Exercise goal: Make an exact copy of the listing below.

__________

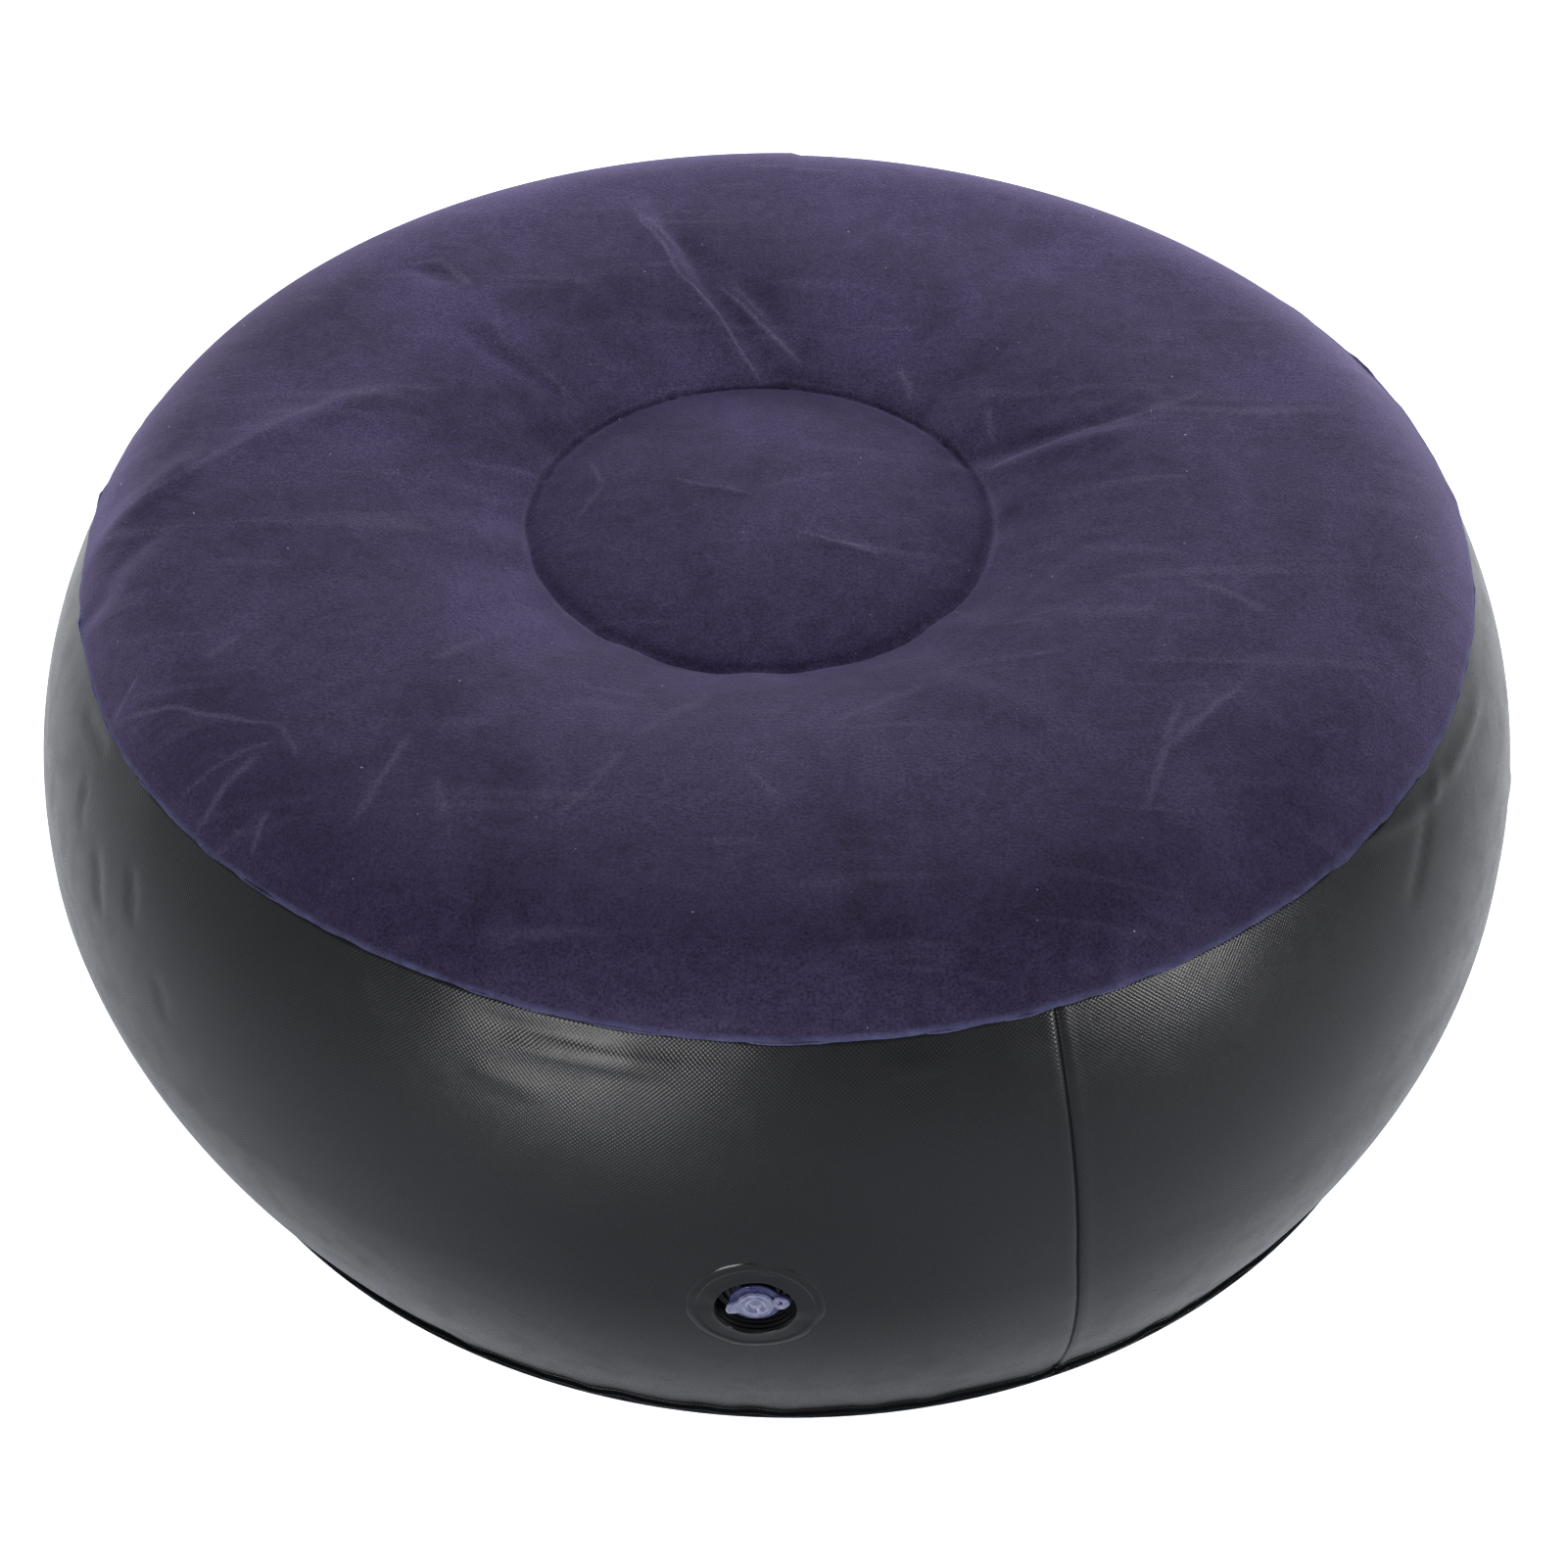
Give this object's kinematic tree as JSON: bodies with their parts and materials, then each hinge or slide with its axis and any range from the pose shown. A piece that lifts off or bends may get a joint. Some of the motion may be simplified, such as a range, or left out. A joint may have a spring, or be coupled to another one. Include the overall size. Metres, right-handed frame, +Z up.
{
  "type": "inflatable round footstool",
  "caption": "Round inflatable footstool with a flocked top, a bulging embossed wall, a tied-in middle disc and a push-in air valve with a tethered cap.",
  "frame": {"origin": "on the floor, at the middle of the footstool", "axes": "+Z up; the valve faces -Y"},
  "size_m": [0.6398, 0.6399, 0.28],
  "materials": {
    "flocked_sheet": "dark purple short flock on PVC, with a mottled nap",
    "embossed_sheet": "semi-gloss black PVC with a fine woven emboss",
    "plain_sheet": "smooth black PVC",
    "clear_valve": "soft, clear, bluish PVC"
  },
  "bodies": {
    "stool": {"top_panel": "flocked_sheet", "side_wall": "embossed_sheet", "bottom_panel": "embossed_sheet", "inner_tube": "plain_sheet", "side_seam_tape": "plain_sheet", "valve_flange": "plain_sheet"},
    "valve": {"valve_stem": "clear_valve"},
    "cap": {"valve_cap": "clear_valve", "cap_tether": "clear_valve"},
    "flap": {"valve_flap": "clear_valve"}
  },
  "joints": [
    {"name": "valve_pull", "type": "slide", "parent": "stool", "child": "valve", "axis": [0, -1, 0], "range_m": [0, 0.012]},
    {"name": "cap_open", "type": "hinge", "parent": "valve", "child": "cap", "pos_m": [0.01182, -0.3185, 0.14208], "axis": [-0.1736, 0, 0.9848], "range_deg": [0, 110]},
    {"name": "flap_open", "type": "hinge", "parent": "valve", "child": "flap", "pos_m": [0, -0.2973, 0.1462], "axis": [1, 0, 0], "range_deg": [0, 55], "stiffness_Nm_per_rad": 0.0005}
  ]
}
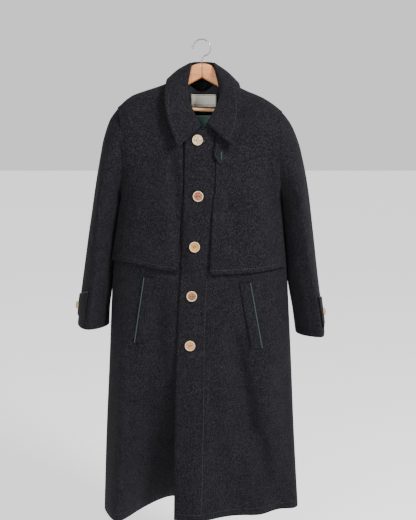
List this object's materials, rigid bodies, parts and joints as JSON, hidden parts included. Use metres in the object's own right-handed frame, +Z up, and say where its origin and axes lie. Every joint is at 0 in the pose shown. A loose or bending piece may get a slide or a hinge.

__________

Finished answer:
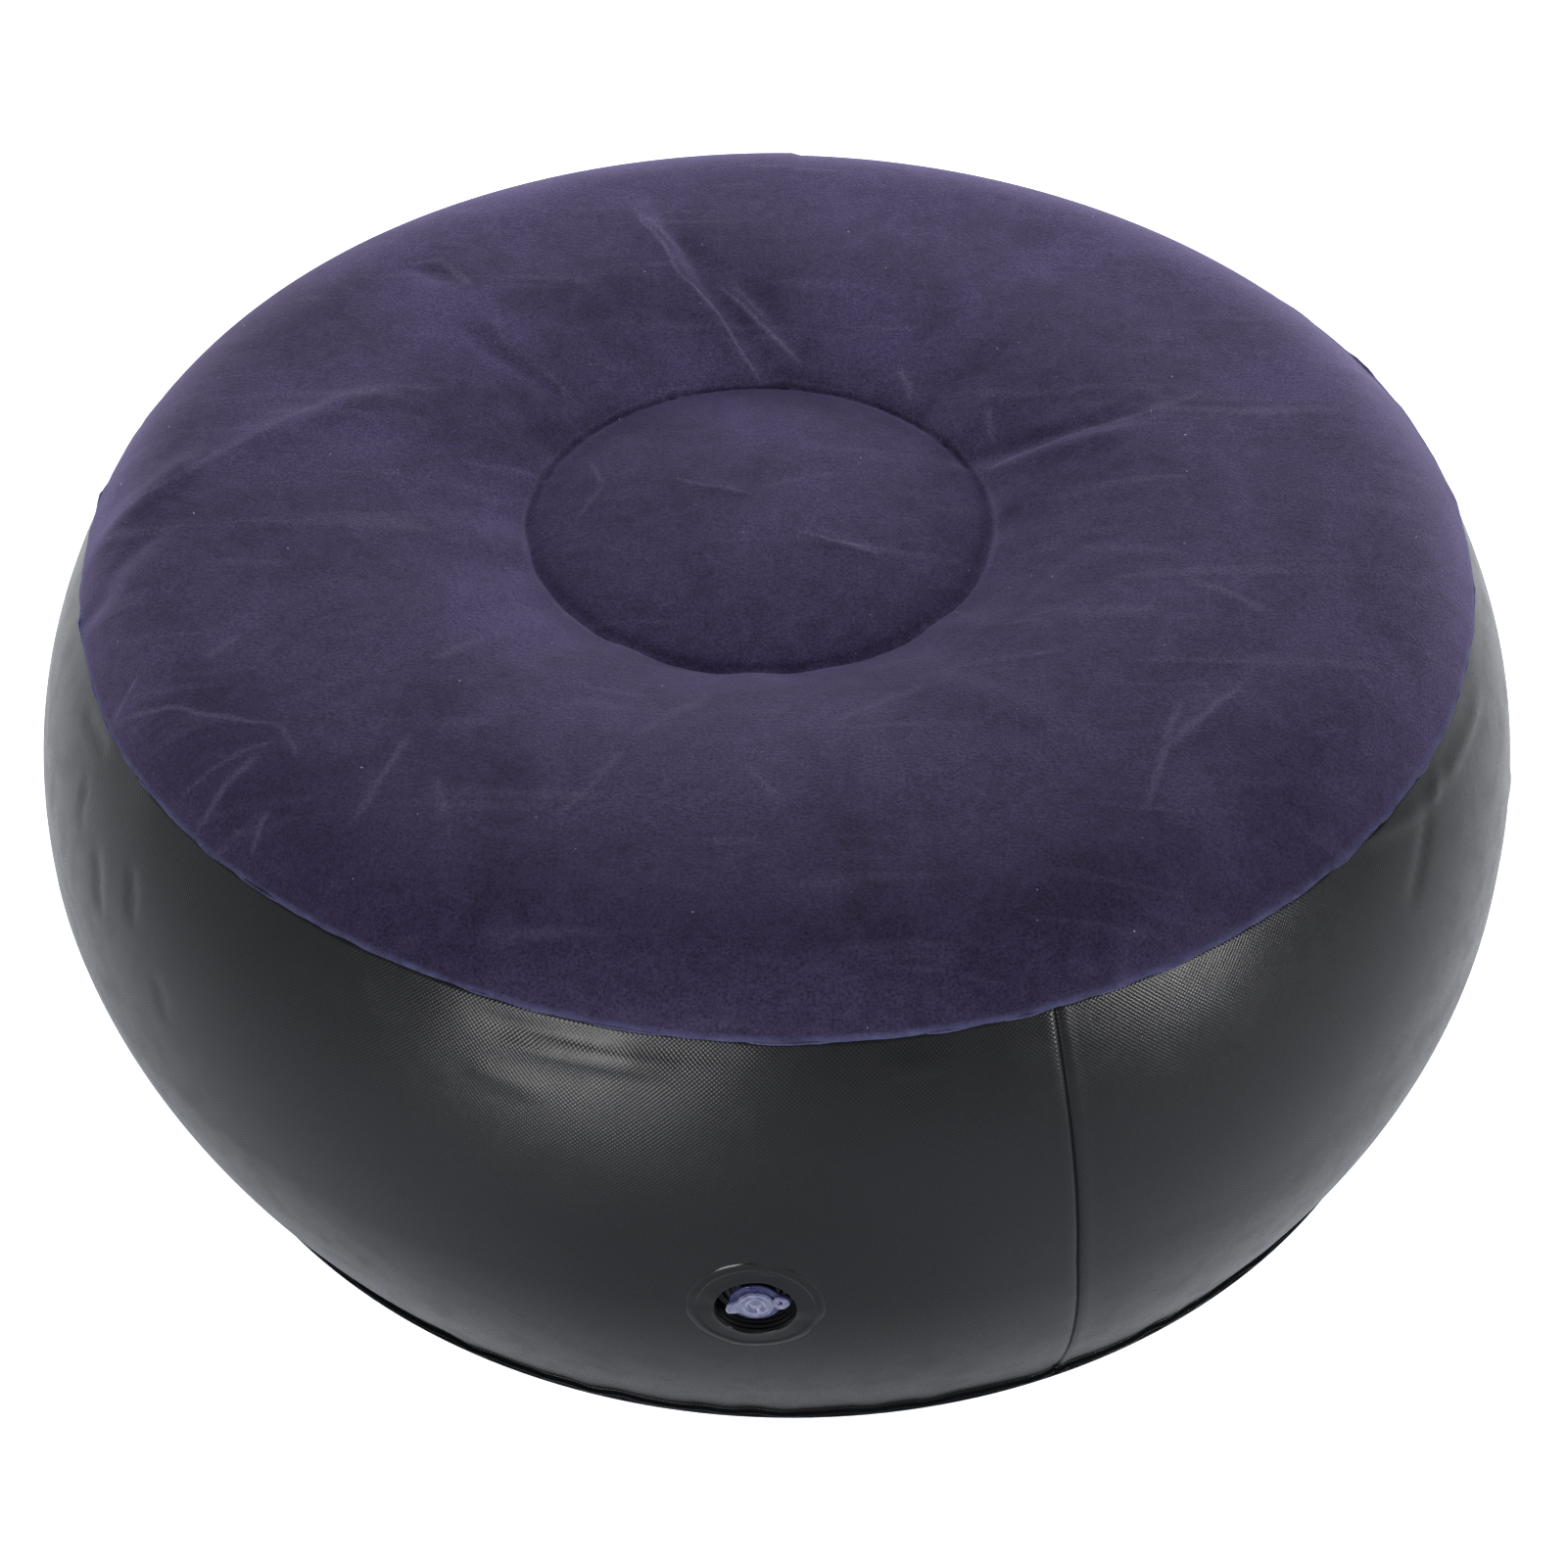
Give this object's kinematic tree as JSON: bodies with their parts and materials, then each hinge or slide with its axis and any range from the pose shown. A piece that lifts off or bends may get a joint. Some of the motion may be simplified, such as a range, or left out. A joint may have a spring, or be coupled to another one. Include the overall size. Metres, right-handed frame, +Z up.
{
  "type": "inflatable round footstool",
  "caption": "Round inflatable footstool with a flocked top, a bulging embossed wall, a tied-in middle disc and a push-in air valve with a tethered cap.",
  "frame": {"origin": "on the floor, at the middle of the footstool", "axes": "+Z up; the valve faces -Y"},
  "size_m": [0.6398, 0.6399, 0.28],
  "materials": {
    "flocked_sheet": "dark purple short flock on PVC, with a mottled nap",
    "embossed_sheet": "semi-gloss black PVC with a fine woven emboss",
    "plain_sheet": "smooth black PVC",
    "clear_valve": "soft, clear, bluish PVC"
  },
  "bodies": {
    "stool": {"top_panel": "flocked_sheet", "side_wall": "embossed_sheet", "bottom_panel": "embossed_sheet", "inner_tube": "plain_sheet", "side_seam_tape": "plain_sheet", "valve_flange": "plain_sheet"},
    "valve": {"valve_stem": "clear_valve"},
    "cap": {"valve_cap": "clear_valve", "cap_tether": "clear_valve"},
    "flap": {"valve_flap": "clear_valve"}
  },
  "joints": [
    {"name": "valve_pull", "type": "slide", "parent": "stool", "child": "valve", "axis": [0, -1, 0], "range_m": [0, 0.012]},
    {"name": "cap_open", "type": "hinge", "parent": "valve", "child": "cap", "pos_m": [0.01182, -0.3185, 0.14208], "axis": [-0.1736, 0, 0.9848], "range_deg": [0, 110]},
    {"name": "flap_open", "type": "hinge", "parent": "valve", "child": "flap", "pos_m": [0, -0.2973, 0.1462], "axis": [1, 0, 0], "range_deg": [0, 55], "stiffness_Nm_per_rad": 0.0005}
  ]
}
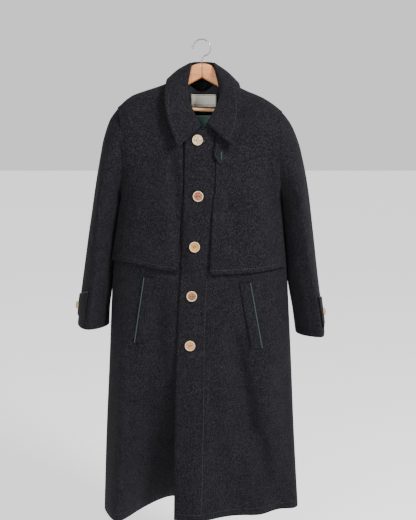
List this object's materials, rigid bodies, parts and joints as JSON, hidden parts included. Use metres in the object's own right-handed frame, +Z up, and say where its origin and axes lie. Every joint is at 0 in the pose shown. A loose or bending piece may get a slide or a hinge.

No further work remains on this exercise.